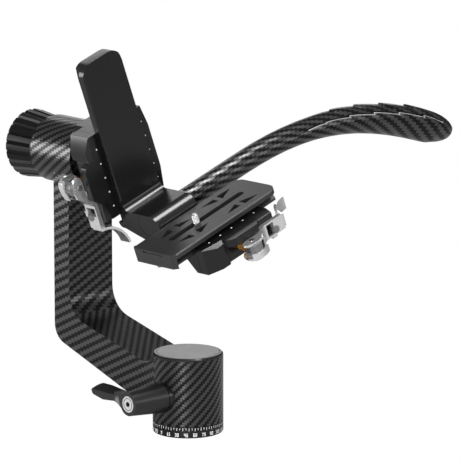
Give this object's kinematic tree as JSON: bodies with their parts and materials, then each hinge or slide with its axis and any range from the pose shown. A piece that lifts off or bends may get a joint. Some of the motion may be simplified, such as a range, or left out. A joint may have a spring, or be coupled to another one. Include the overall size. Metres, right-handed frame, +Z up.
{
  "type": "gimbal tripod head",
  "caption": "Gimbal head for long lenses: pan base, L-shaped arm, tilt barrel with lock knob, cradle with quick-release clamps, camera plate and long curved handle.",
  "frame": {"origin": "centre of the base's underside, on the pan axis", "axes": "+Z up along the pan axis; +X along the tilt axis, from the lock knob to the cradle; +Y the way the lens looks"},
  "size_m": [0.2678, 0.4265, 0.3209],
  "materials": {
    "black_anodised": "black anodised, fine satin",
    "steel": "bright turned steel",
    "bearing_steel": "ground steel",
    "carbon_weave": "carbon-fibre twill weave under clear gloss lacquer",
    "satin_grey": "dark grey anodised, satin",
    "black_plastic": "black glass-filled polymer",
    "polished_metal": "polished silver",
    "brass": "plain brass",
    "friction_polymer": "unfilled friction polymer"
  },
  "bodies": {
    "base": {"base_ring": "black_anodised", "tripod_bush": "steel", "pan_spindle": "steel", "base_screws": "steel", "spindle_nut": "steel", "pan_bearing_inner_rings": "bearing_steel"},
    "arm": {"gimbal_arm": "carbon_weave", "pan_cap_rim": "black_anodised", "pan_cap_disc": "satin_grey", "pan_bearing_outer_rings": "bearing_steel", "pan_bearing_balls": "bearing_steel", "tilt_bearing_outer_rings": "bearing_steel", "tilt_bearing_balls": "bearing_steel", "pan_lock_collar": "black_anodised", "pan_lock_spring": "bearing_steel"},
    "pan_lock": {"pan_lock_lever": "black_plastic", "pan_lock_screw": "polished_metal", "pan_lock_spindle": "steel"},
    "pan_brake": {"pan_brake_pad": "brass"},
    "cradle": {"tilt_shaft": "steel", "tilt_flange": "black_anodised", "flange_screw": "steel", "tilt_bearing_inner_rings": "bearing_steel", "tilt_friction_washer": "friction_polymer", "tilt_clamp_body": "black_anodised", "tilt_clamp_pins": "steel", "tilt_clamp_spring": "bearing_steel", "tilt_clamp_stud": "steel", "tilt_clamp_cam_pin": "steel", "tilt_clamp_screws": "steel"},
    "knob": {"tilt_knob": "black_anodised", "tilt_knob_bush": "brass", "tilt_knob_cap": "satin_grey"},
    "tilt_jaw": {"tilt_clamp_jaw": "black_anodised", "tilt_clamp_washer": "brass"},
    "tilt_lever": {"tilt_clamp_lever": "polished_metal", "tilt_clamp_cam": "satin_grey"},
    "tilt_button": {"tilt_clamp_button": "satin_grey"},
    "bracket": {"height_bracket": "black_anodised", "bracket_stop_screws": "steel", "socket_cap": "black_anodised", "handle_bolt": "steel", "handle_spigot": "steel", "carbon_handle": "carbon_weave", "plate_clamp_body": "black_anodised", "plate_clamp_pins": "steel", "plate_clamp_spring": "bearing_steel", "plate_clamp_stud": "steel", "plate_clamp_cam_pin": "steel", "plate_clamp_screws": "steel"},
    "plate_jaw": {"plate_clamp_jaw": "black_anodised", "plate_clamp_washer": "brass"},
    "plate_lever": {"plate_clamp_lever": "polished_metal", "plate_clamp_cam": "satin_grey"},
    "plate_button": {"plate_clamp_button": "satin_grey"},
    "plate": {"camera_plate": "black_anodised", "plate_stop_screws": "steel"},
    "screw_slider": {"camera_screw_washer": "steel"},
    "camera_screw": {"camera_screw": "steel"}
  },
  "joints": [
    {"name": "pan", "type": "hinge", "parent": "base", "child": "arm", "pos_m": [0, 0, 0], "axis": [0, 0, 1], "continuous": true},
    {"name": "pan_lock_turn", "type": "hinge", "parent": "arm", "child": "pan_lock", "pos_m": [0, 0, 0.0335], "axis": [0, 1, 0], "range_deg": [0, 90]},
    {"name": "pan_brake_slide", "type": "slide", "parent": "arm", "child": "pan_brake", "axis": [0, -1, 0], "range_m": [0, 0.0004]},
    {"name": "tilt", "type": "hinge", "parent": "arm", "child": "cradle", "pos_m": [0, 0, 0.221], "axis": [1, 0, 0], "range_deg": [-60, 100]},
    {"name": "tilt_knob_turn", "type": "hinge", "parent": "cradle", "child": "knob", "pos_m": [-0.19, 0, 0.221], "axis": [-1, 0, 0], "range_deg": [0, 180]},
    {"name": "tilt_lever_turn", "type": "hinge", "parent": "cradle", "child": "tilt_lever", "pos_m": [-0.0925, -0.04602, 0.20273], "axis": [-1, 0, 0], "range_deg": [0, 90]},
    {"name": "tilt_jaw_slide", "type": "slide", "parent": "cradle", "child": "tilt_jaw", "axis": [0, -0.9367, -0.3502], "range_m": [0, 0.002]},
    {"name": "tilt_button_press", "type": "slide", "parent": "tilt_lever", "child": "tilt_button", "axis": [0, 0.9367, 0.3502], "range_m": [0, 0.0012], "stiffness_N_per_m": 600, "springref_m": -0.001},
    {"name": "bracket_slide", "type": "slide", "parent": "cradle", "child": "bracket", "axis": [0, -0.3502, 0.9367], "range_m": [-0.03, 0.008]},
    {"name": "plate_lever_turn", "type": "hinge", "parent": "bracket", "child": "plate_lever", "pos_m": [0.0495, 0.0301, 0.1619], "axis": [0, 0.3502, -0.9367], "range_deg": [0, 90]},
    {"name": "plate_jaw_slide", "type": "slide", "parent": "bracket", "child": "plate_jaw", "axis": [1, 0, 0], "range_m": [0, 0.002]},
    {"name": "plate_button_press", "type": "slide", "parent": "plate_lever", "child": "plate_button", "axis": [-1, 0, 0], "range_m": [0, 0.0012], "stiffness_N_per_m": 600, "springref_m": -0.001},
    {"name": "plate_slide", "type": "slide", "parent": "bracket", "child": "plate", "axis": [0, 0.9367, 0.3502], "range_m": [-0.0125, 0.0185]},
    {"name": "screw_slide", "type": "slide", "parent": "plate", "child": "screw_slider", "axis": [0, 0.9367, 0.3502], "range_m": [-0.028, 0.052]},
    {"name": "camera_screw_turn", "type": "hinge", "parent": "screw_slider", "child": "camera_screw", "pos_m": [0, 0.01285, 0.17093], "axis": [0, -0.3502, 0.9367], "continuous": true}
  ],
  "couplings": [
    {"joint": "pan_brake_slide", "follows": "pan_lock_turn", "m_per_rad": 0.00025465},
    {"joint": "tilt_jaw_slide", "follows": "tilt_lever_turn", "m_per_rad": 0.0012732},
    {"joint": "plate_jaw_slide", "follows": "plate_lever_turn", "m_per_rad": 0.0012732}
  ]
}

(Objective):
Each line of the material above needs to be quoted exactly, please.

(The completed task):
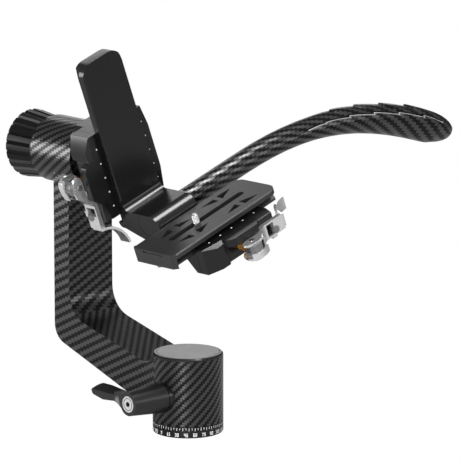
Give this object's kinematic tree as JSON: bodies with their parts and materials, then each hinge or slide with its axis and any range from the pose shown. A piece that lifts off or bends may get a joint. Some of the motion may be simplified, such as a range, or left out. A joint may have a spring, or be coupled to another one. Include the overall size. Metres, right-handed frame, +Z up.
{
  "type": "gimbal tripod head",
  "caption": "Gimbal head for long lenses: pan base, L-shaped arm, tilt barrel with lock knob, cradle with quick-release clamps, camera plate and long curved handle.",
  "frame": {"origin": "centre of the base's underside, on the pan axis", "axes": "+Z up along the pan axis; +X along the tilt axis, from the lock knob to the cradle; +Y the way the lens looks"},
  "size_m": [0.2678, 0.4265, 0.3209],
  "materials": {
    "black_anodised": "black anodised, fine satin",
    "steel": "bright turned steel",
    "bearing_steel": "ground steel",
    "carbon_weave": "carbon-fibre twill weave under clear gloss lacquer",
    "satin_grey": "dark grey anodised, satin",
    "black_plastic": "black glass-filled polymer",
    "polished_metal": "polished silver",
    "brass": "plain brass",
    "friction_polymer": "unfilled friction polymer"
  },
  "bodies": {
    "base": {"base_ring": "black_anodised", "tripod_bush": "steel", "pan_spindle": "steel", "base_screws": "steel", "spindle_nut": "steel", "pan_bearing_inner_rings": "bearing_steel"},
    "arm": {"gimbal_arm": "carbon_weave", "pan_cap_rim": "black_anodised", "pan_cap_disc": "satin_grey", "pan_bearing_outer_rings": "bearing_steel", "pan_bearing_balls": "bearing_steel", "tilt_bearing_outer_rings": "bearing_steel", "tilt_bearing_balls": "bearing_steel", "pan_lock_collar": "black_anodised", "pan_lock_spring": "bearing_steel"},
    "pan_lock": {"pan_lock_lever": "black_plastic", "pan_lock_screw": "polished_metal", "pan_lock_spindle": "steel"},
    "pan_brake": {"pan_brake_pad": "brass"},
    "cradle": {"tilt_shaft": "steel", "tilt_flange": "black_anodised", "flange_screw": "steel", "tilt_bearing_inner_rings": "bearing_steel", "tilt_friction_washer": "friction_polymer", "tilt_clamp_body": "black_anodised", "tilt_clamp_pins": "steel", "tilt_clamp_spring": "bearing_steel", "tilt_clamp_stud": "steel", "tilt_clamp_cam_pin": "steel", "tilt_clamp_screws": "steel"},
    "knob": {"tilt_knob": "black_anodised", "tilt_knob_bush": "brass", "tilt_knob_cap": "satin_grey"},
    "tilt_jaw": {"tilt_clamp_jaw": "black_anodised", "tilt_clamp_washer": "brass"},
    "tilt_lever": {"tilt_clamp_lever": "polished_metal", "tilt_clamp_cam": "satin_grey"},
    "tilt_button": {"tilt_clamp_button": "satin_grey"},
    "bracket": {"height_bracket": "black_anodised", "bracket_stop_screws": "steel", "socket_cap": "black_anodised", "handle_bolt": "steel", "handle_spigot": "steel", "carbon_handle": "carbon_weave", "plate_clamp_body": "black_anodised", "plate_clamp_pins": "steel", "plate_clamp_spring": "bearing_steel", "plate_clamp_stud": "steel", "plate_clamp_cam_pin": "steel", "plate_clamp_screws": "steel"},
    "plate_jaw": {"plate_clamp_jaw": "black_anodised", "plate_clamp_washer": "brass"},
    "plate_lever": {"plate_clamp_lever": "polished_metal", "plate_clamp_cam": "satin_grey"},
    "plate_button": {"plate_clamp_button": "satin_grey"},
    "plate": {"camera_plate": "black_anodised", "plate_stop_screws": "steel"},
    "screw_slider": {"camera_screw_washer": "steel"},
    "camera_screw": {"camera_screw": "steel"}
  },
  "joints": [
    {"name": "pan", "type": "hinge", "parent": "base", "child": "arm", "pos_m": [0, 0, 0], "axis": [0, 0, 1], "continuous": true},
    {"name": "pan_lock_turn", "type": "hinge", "parent": "arm", "child": "pan_lock", "pos_m": [0, 0, 0.0335], "axis": [0, 1, 0], "range_deg": [0, 90]},
    {"name": "pan_brake_slide", "type": "slide", "parent": "arm", "child": "pan_brake", "axis": [0, -1, 0], "range_m": [0, 0.0004]},
    {"name": "tilt", "type": "hinge", "parent": "arm", "child": "cradle", "pos_m": [0, 0, 0.221], "axis": [1, 0, 0], "range_deg": [-60, 100]},
    {"name": "tilt_knob_turn", "type": "hinge", "parent": "cradle", "child": "knob", "pos_m": [-0.19, 0, 0.221], "axis": [-1, 0, 0], "range_deg": [0, 180]},
    {"name": "tilt_lever_turn", "type": "hinge", "parent": "cradle", "child": "tilt_lever", "pos_m": [-0.0925, -0.04602, 0.20273], "axis": [-1, 0, 0], "range_deg": [0, 90]},
    {"name": "tilt_jaw_slide", "type": "slide", "parent": "cradle", "child": "tilt_jaw", "axis": [0, -0.9367, -0.3502], "range_m": [0, 0.002]},
    {"name": "tilt_button_press", "type": "slide", "parent": "tilt_lever", "child": "tilt_button", "axis": [0, 0.9367, 0.3502], "range_m": [0, 0.0012], "stiffness_N_per_m": 600, "springref_m": -0.001},
    {"name": "bracket_slide", "type": "slide", "parent": "cradle", "child": "bracket", "axis": [0, -0.3502, 0.9367], "range_m": [-0.03, 0.008]},
    {"name": "plate_lever_turn", "type": "hinge", "parent": "bracket", "child": "plate_lever", "pos_m": [0.0495, 0.0301, 0.1619], "axis": [0, 0.3502, -0.9367], "range_deg": [0, 90]},
    {"name": "plate_jaw_slide", "type": "slide", "parent": "bracket", "child": "plate_jaw", "axis": [1, 0, 0], "range_m": [0, 0.002]},
    {"name": "plate_button_press", "type": "slide", "parent": "plate_lever", "child": "plate_button", "axis": [-1, 0, 0], "range_m": [0, 0.0012], "stiffness_N_per_m": 600, "springref_m": -0.001},
    {"name": "plate_slide", "type": "slide", "parent": "bracket", "child": "plate", "axis": [0, 0.9367, 0.3502], "range_m": [-0.0125, 0.0185]},
    {"name": "screw_slide", "type": "slide", "parent": "plate", "child": "screw_slider", "axis": [0, 0.9367, 0.3502], "range_m": [-0.028, 0.052]},
    {"name": "camera_screw_turn", "type": "hinge", "parent": "screw_slider", "child": "camera_screw", "pos_m": [0, 0.01285, 0.17093], "axis": [0, -0.3502, 0.9367], "continuous": true}
  ],
  "couplings": [
    {"joint": "pan_brake_slide", "follows": "pan_lock_turn", "m_per_rad": 0.00025465},
    {"joint": "tilt_jaw_slide", "follows": "tilt_lever_turn", "m_per_rad": 0.0012732},
    {"joint": "plate_jaw_slide", "follows": "plate_lever_turn", "m_per_rad": 0.0012732}
  ]
}